--- BEGIN ---

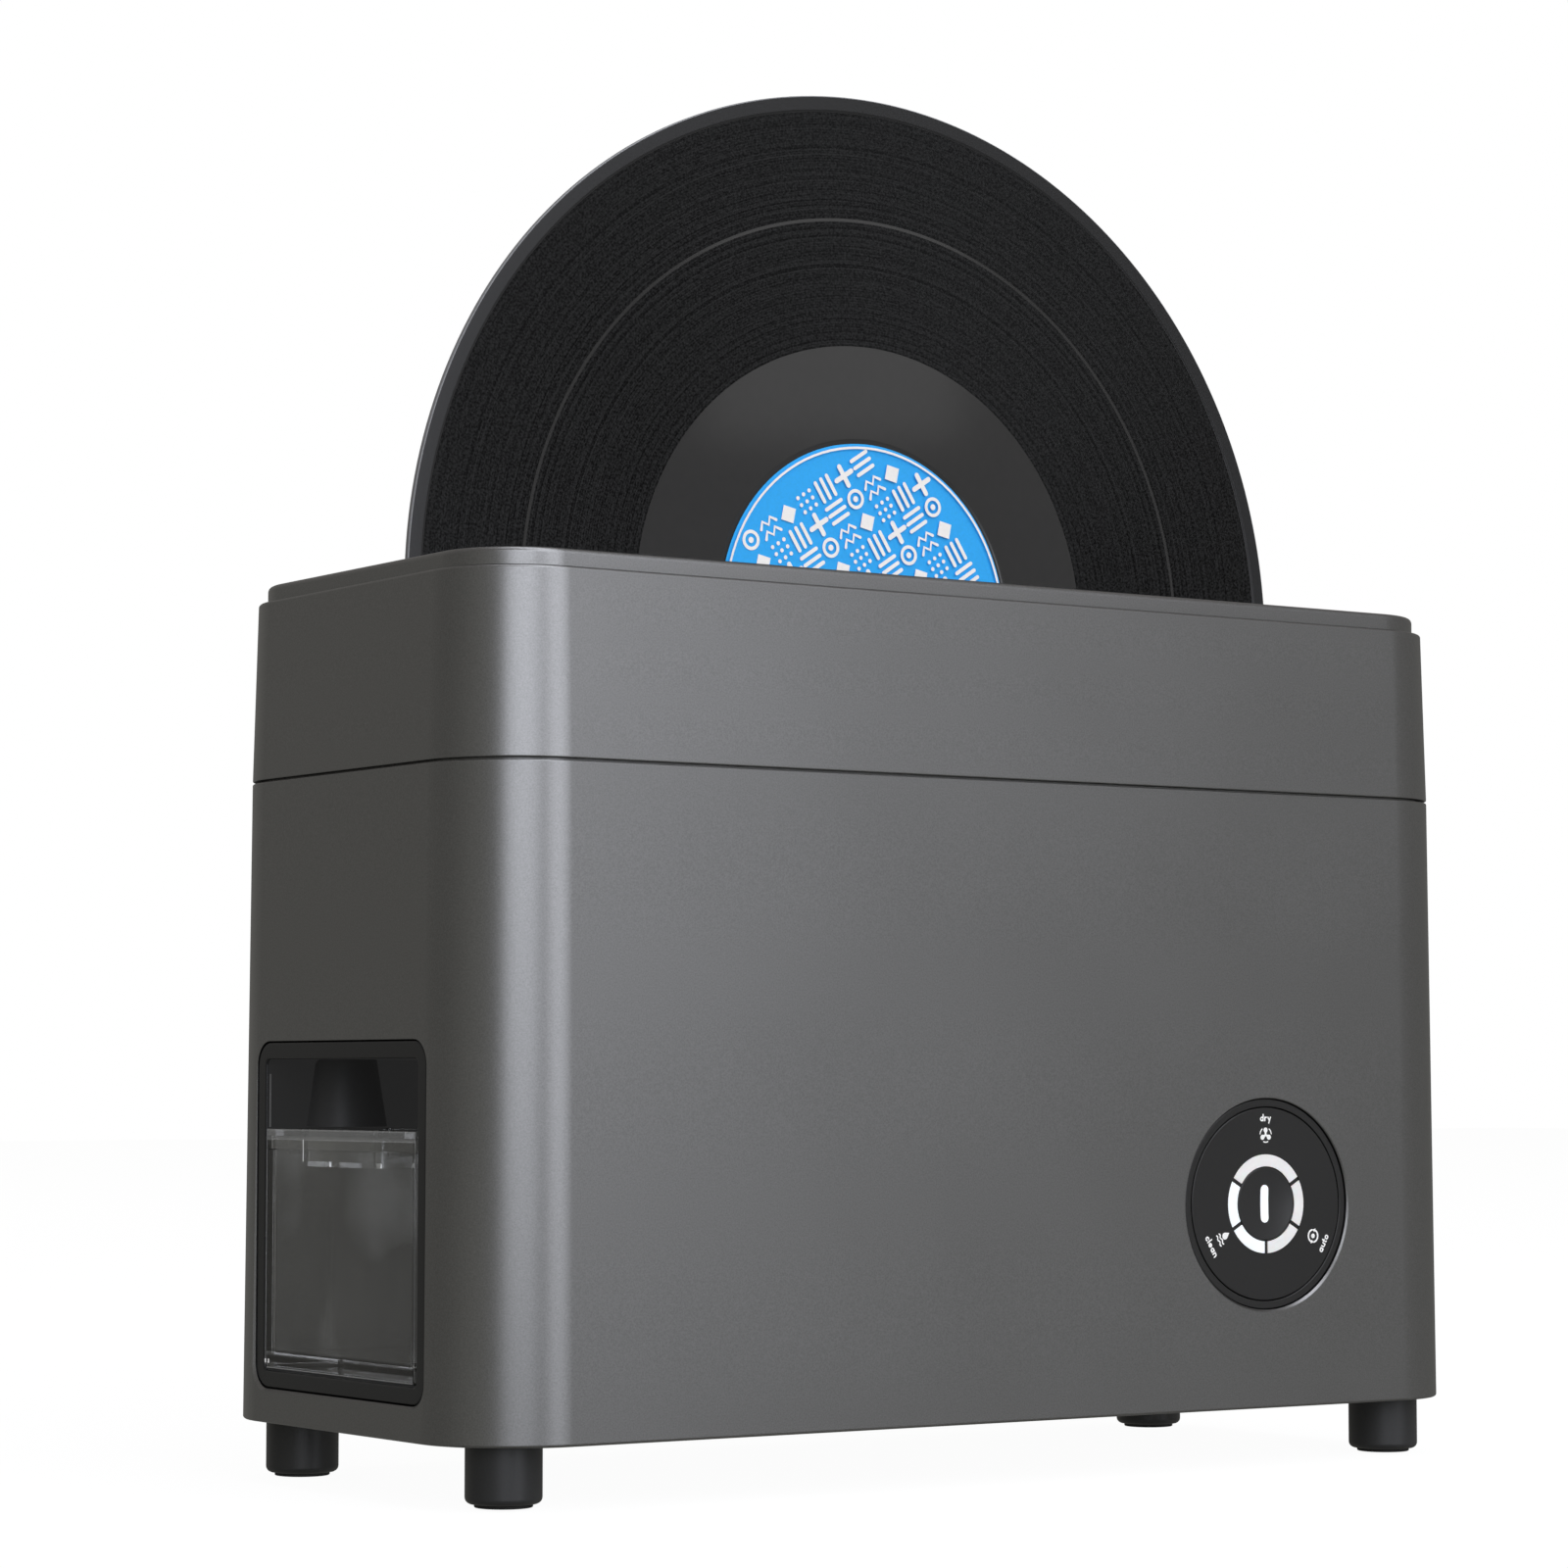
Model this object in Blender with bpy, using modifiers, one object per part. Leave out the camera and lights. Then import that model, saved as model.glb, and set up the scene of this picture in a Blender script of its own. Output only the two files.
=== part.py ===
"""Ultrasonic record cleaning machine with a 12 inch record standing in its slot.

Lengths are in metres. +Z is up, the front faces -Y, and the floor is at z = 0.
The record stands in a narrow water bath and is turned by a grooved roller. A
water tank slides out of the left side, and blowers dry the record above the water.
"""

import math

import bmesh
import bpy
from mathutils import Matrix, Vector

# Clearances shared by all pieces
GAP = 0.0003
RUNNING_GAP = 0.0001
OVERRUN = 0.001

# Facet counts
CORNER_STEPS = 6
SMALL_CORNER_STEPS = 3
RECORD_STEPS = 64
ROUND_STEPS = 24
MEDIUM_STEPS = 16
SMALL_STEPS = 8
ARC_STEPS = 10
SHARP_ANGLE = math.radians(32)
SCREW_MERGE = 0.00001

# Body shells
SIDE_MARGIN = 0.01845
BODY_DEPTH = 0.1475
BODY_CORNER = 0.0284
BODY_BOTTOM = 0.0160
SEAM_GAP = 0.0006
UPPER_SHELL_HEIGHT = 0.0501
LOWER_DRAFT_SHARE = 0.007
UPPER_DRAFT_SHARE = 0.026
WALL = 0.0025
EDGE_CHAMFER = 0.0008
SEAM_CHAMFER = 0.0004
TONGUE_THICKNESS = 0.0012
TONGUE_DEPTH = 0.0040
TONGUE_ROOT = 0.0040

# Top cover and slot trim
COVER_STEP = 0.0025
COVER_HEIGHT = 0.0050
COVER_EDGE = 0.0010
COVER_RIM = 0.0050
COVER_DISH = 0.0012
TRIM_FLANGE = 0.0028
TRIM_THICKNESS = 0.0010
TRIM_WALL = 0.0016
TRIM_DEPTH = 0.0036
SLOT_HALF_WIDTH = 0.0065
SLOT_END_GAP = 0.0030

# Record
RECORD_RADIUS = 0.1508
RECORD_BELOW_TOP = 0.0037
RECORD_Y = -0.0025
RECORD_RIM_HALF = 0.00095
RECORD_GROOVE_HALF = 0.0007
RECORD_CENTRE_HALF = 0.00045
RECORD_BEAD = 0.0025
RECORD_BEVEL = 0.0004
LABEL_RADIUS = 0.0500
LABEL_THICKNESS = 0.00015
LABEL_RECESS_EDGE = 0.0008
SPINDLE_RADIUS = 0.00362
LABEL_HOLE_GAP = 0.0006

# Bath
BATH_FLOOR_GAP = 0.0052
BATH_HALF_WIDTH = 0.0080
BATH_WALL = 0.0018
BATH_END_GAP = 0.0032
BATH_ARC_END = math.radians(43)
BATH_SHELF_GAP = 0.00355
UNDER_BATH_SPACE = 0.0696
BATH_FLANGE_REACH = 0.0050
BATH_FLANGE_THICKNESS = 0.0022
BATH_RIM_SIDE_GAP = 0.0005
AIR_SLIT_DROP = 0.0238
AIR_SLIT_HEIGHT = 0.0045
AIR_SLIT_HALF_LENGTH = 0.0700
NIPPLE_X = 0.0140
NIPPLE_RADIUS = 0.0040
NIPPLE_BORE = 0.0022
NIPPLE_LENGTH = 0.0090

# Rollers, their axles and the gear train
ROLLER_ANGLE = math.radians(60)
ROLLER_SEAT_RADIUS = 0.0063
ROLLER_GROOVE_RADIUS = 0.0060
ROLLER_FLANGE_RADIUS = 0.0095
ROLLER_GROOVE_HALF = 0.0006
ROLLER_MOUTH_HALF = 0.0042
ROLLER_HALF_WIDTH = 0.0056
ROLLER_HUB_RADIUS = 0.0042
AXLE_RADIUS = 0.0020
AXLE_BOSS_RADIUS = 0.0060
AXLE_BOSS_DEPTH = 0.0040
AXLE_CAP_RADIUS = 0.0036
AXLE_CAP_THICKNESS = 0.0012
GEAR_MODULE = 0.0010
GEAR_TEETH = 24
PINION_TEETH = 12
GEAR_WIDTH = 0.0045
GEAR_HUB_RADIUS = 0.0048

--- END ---

■ Directions for this task ■
Return exactly the leading lines of the listing, stopping after the line in which "in its slot." occurs.

■ Response to the task ■
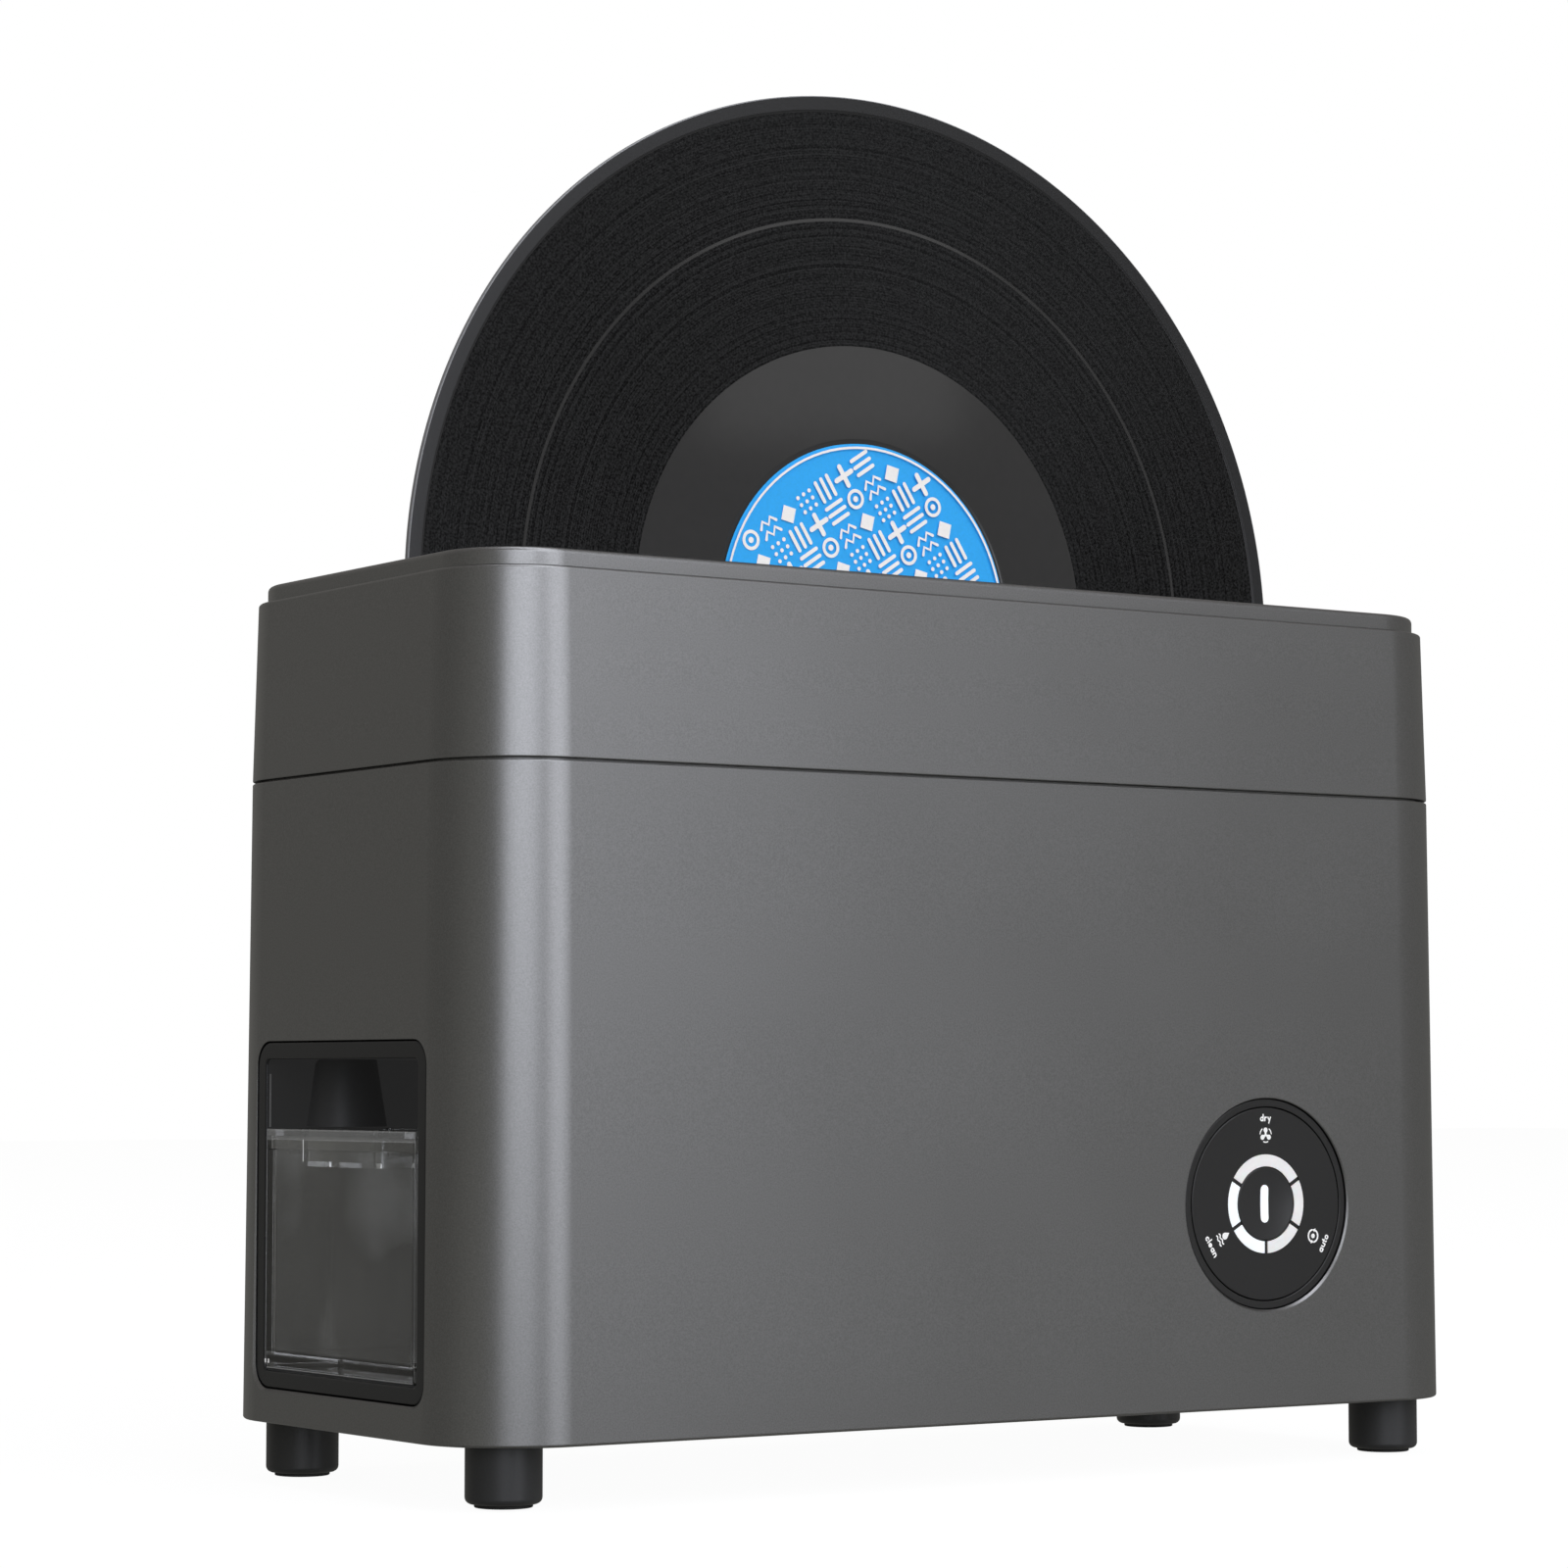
Model this object in Blender with bpy, using modifiers, one object per part. Leave out the camera and lights. Then import that model, saved as model.glb, and set up the scene of this picture in a Blender script of its own. Output only the two files.
=== part.py ===
"""Ultrasonic record cleaning machine with a 12 inch record standing in its slot.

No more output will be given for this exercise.